Help on function pos_neg_prediction in module src.drfsc:

pos_neg_prediction(self, data_index: int = 0, X_test: numpy.ndarray = None)
    Creates a plot of the positive and negative parts of the prediction.
    
    Parameters
    ----------
    data_index : int
        Index of the data observation to be plotted. If X_test is not provided, then the index is relative to the provided training/validation data. If X_test is provided, then the index is relative to the provided test data. Default is 0.
    X_test : np.array or pd.DataFrame
        Test data to be used for prediction. If provided, then the index is relative to the provided test data.

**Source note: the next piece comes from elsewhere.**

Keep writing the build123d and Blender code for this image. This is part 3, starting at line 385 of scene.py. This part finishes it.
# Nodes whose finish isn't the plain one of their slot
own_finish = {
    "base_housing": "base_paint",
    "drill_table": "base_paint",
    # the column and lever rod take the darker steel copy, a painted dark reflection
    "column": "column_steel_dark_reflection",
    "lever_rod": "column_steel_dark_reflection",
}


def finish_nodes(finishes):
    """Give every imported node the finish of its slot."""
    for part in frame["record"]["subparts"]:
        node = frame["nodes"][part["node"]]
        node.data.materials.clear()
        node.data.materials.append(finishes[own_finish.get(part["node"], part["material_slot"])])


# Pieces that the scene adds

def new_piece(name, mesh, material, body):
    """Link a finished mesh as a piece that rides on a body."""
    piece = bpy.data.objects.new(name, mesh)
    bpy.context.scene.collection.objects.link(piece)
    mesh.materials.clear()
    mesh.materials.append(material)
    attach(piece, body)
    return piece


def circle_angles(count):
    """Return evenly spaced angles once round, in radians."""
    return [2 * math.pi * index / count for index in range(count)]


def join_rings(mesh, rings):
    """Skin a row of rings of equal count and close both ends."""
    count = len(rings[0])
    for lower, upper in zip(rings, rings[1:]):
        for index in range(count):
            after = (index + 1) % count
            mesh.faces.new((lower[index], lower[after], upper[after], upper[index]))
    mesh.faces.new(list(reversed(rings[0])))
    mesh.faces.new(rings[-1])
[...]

Default is None.
    
    Returns
    -------
    figure : matplotlib figure
        figure shows, for a given sample (indexed by data_index), the positive and negative parts of the prediction. That is, it takes the value of the coefficients and multiplies them by the feature values. The positive and negative parts of the prediction are then plo

In [10]:
help(DRFSC.single_prediction)

Help on function single_prediction in module src.drfsc:

single_prediction(self, data_index: int = 0, X_test: numpy.ndarray = None)
    Creates a plot of the single prediction of the final model
    
    Parameters
    ----------
    data_index : int
        Index of the data observation to be plotted. If X_test is not provided, then the index is relative to the provided training/validation data. If X_test is provided, then the index is relative to the provided test data. Default is 0.
    X_test : np.array or pd.DataFrame
        Test data to be used for prediction. If provided, then the index is relative to the provided test data. Default is None.
        
    Returns
    -------
    figure : matplotlib figure
        Shows for a given sample (indexed by data_index) the coefficients of the final model, weighted by the feature values for the indexed observation.